Episode 37
The Biggest Crack In Hell Is In The Poetry, Not The Landscape: Inferno, Canto VIII, Lines 1 - 6
Among the wrathful, the poem seems to back up and start over. While Boccaccio had a giant story to explain this break, I feel that it may be more in terms of the Dante-the-poet coming to terms with the expanding nature of the work he's writing. He needs to give himself time to slow down. And he needs to figure out his relationship with Virgil, his poetic master. Mostly, he needs to break with Virgil ("I got the beautiful style from you") to find a more powerful and deliberate poetry in the vernacular.

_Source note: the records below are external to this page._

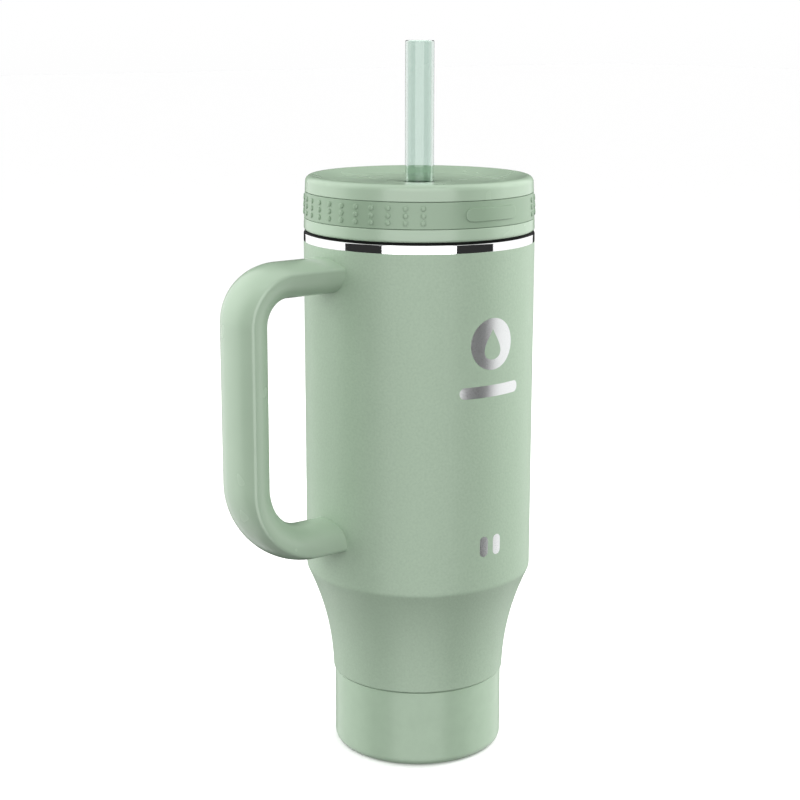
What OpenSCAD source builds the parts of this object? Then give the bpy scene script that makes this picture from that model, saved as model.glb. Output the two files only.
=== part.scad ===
// Insulated tumbler with a handle, a screw lid and a straw.
// Millimetres, +Z up, origin at the centre of the resting face.
// The handle stands along -X.

/* [Body] */
// Outside diameter of the painted body
body_d = 100.4; // [84:0.4:120]
// Height of the steel rim above the resting face
rim_z = 233.6; // [205:0.2:285]
// Height of the polished band under the rim
band_h = 3.7; // [2:0.1:6]
// Height of the crease where the waist begins
shoulder_z = 83.5; // [70:0.5:100]
// Rounding of the crease
shoulder_fillet = 4.2; // [1:0.1:8]
// Radius of the concave waist
waist_r = 118.7; // [60:0.1:200]
// Outside diameter at the lower end of the waist
neck_d = 76.9; // [72:0.1:80]
// Rounding of the rim
rim_fillet = 0.6; // [0.5:0.1:1.6]

/* [Walls] */
// Thickness of the outer steel wall
outer_wall = 0.5; // [0.3:0.1:1]
// Thickness of the inner steel wall
inner_wall = 0.5; // [0.3:0.1:1]
// Width of the vacuum space between the walls
vacuum_gap = 2.8; // [1.6:0.1:3.6]
// Height of the vacuum space under the inner floor
floor_gap = 6; // [4:0.1:10]
// Inside rounding of the inner floor
floor_fillet = 7.5; // [3:0.1:12]
// Thickness of the foil round the inner vessel
foil_t = 0.2; // [0.1:0.05:0.4]
// Radius of the port that the air is drawn out through
port_r = 2; // [1:0.1:4]
// Radius of the getter pill
getter_r = 5; // [3:0.1:8]
// Thickness of the getter pill
getter_t = 1.5; // [1:0.1:3]

/* [Boot] */
// Outside diameter of the boot
boot_d = 75.5; // [72:0.1:76]
// Height of the boot
boot_h = 34.55; // [26:0.05:42]
// Side wall of the boot
boot_wall = 2; // [1.2:0.1:3]
// Floor of the boot
boot_floor = 2.4; // [1.6:0.1:4]
// Rounding round the foot of the boot
boot_fillet = 3.5; // [1:0.1:4]
// Width of the seam between the boot and the waist
seam_gap = 0.3; // [0.1:0.05:0.6]

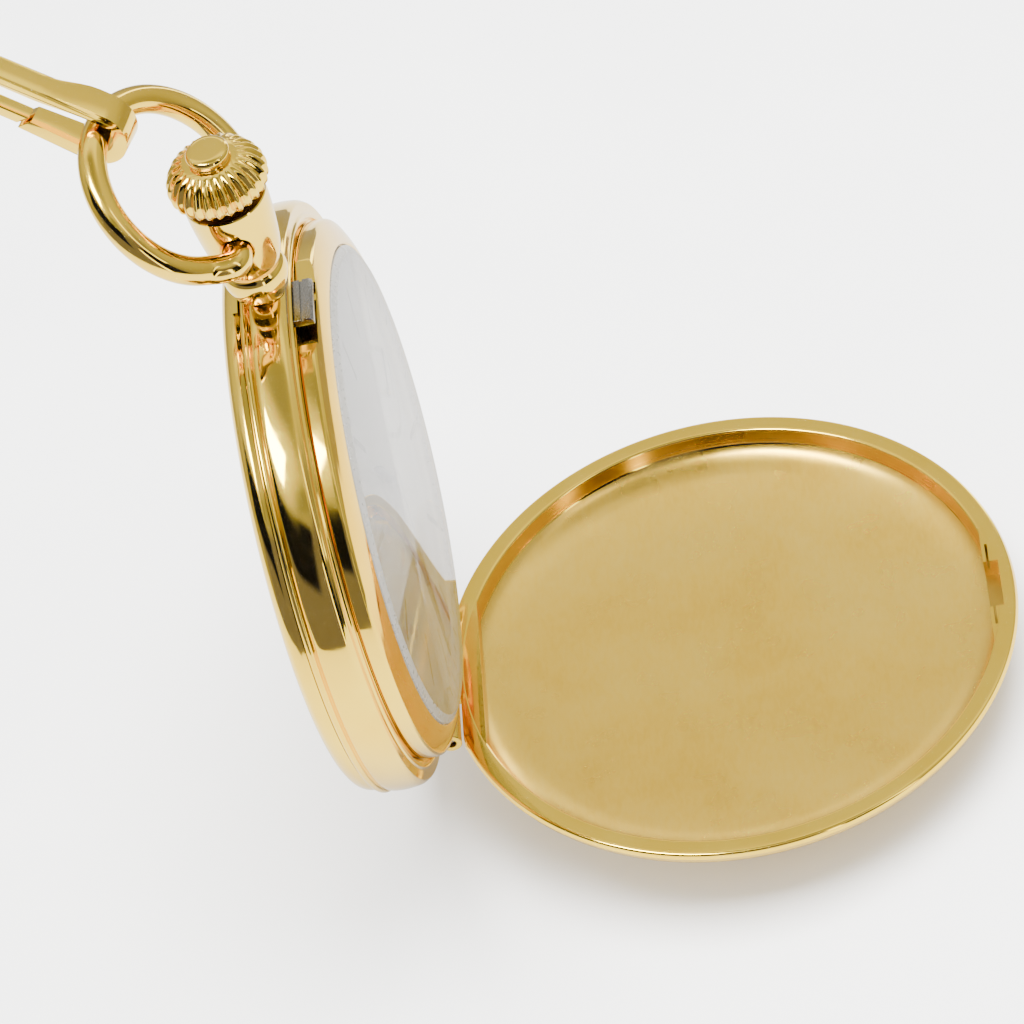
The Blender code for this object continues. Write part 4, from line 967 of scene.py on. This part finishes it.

Join me, Mark Scarbrough, as I talk about some of the theories of this break in INFERNO, right in the middle of the fifth circle of hell, right among the wrathful. It's here that the poet seems to slow down, to settle in, to find a stronger voice, and not to find himself hurried across the universe. Yes, Virgil will goad him on in future passages. But that's Virgil. Dante-the-poet will take the time he needs.
Here are the segments of this episode:
[00:30] My English translation of this passage of INFERNO: Canto VIII, lines 1 - 6.
[02:40] Boccaccio's (suspect?) answer to why the poem seems to shift gears.
[03:33] Some of my proposed answers for what I see as a shift in narrative strategy in the poem. For one thing, Dante-the-poet must come to terms with his poetic father, Virgil. THE AENEID has been taking over the Dante's poem. All of this needs to shift for the poem to find its voice.
[13:33] Another important shift is that the poet must become more committed to the vernacular for the poem to find its voice.
[15:41] From here on out, the notion of what "sin" is will change dramatically.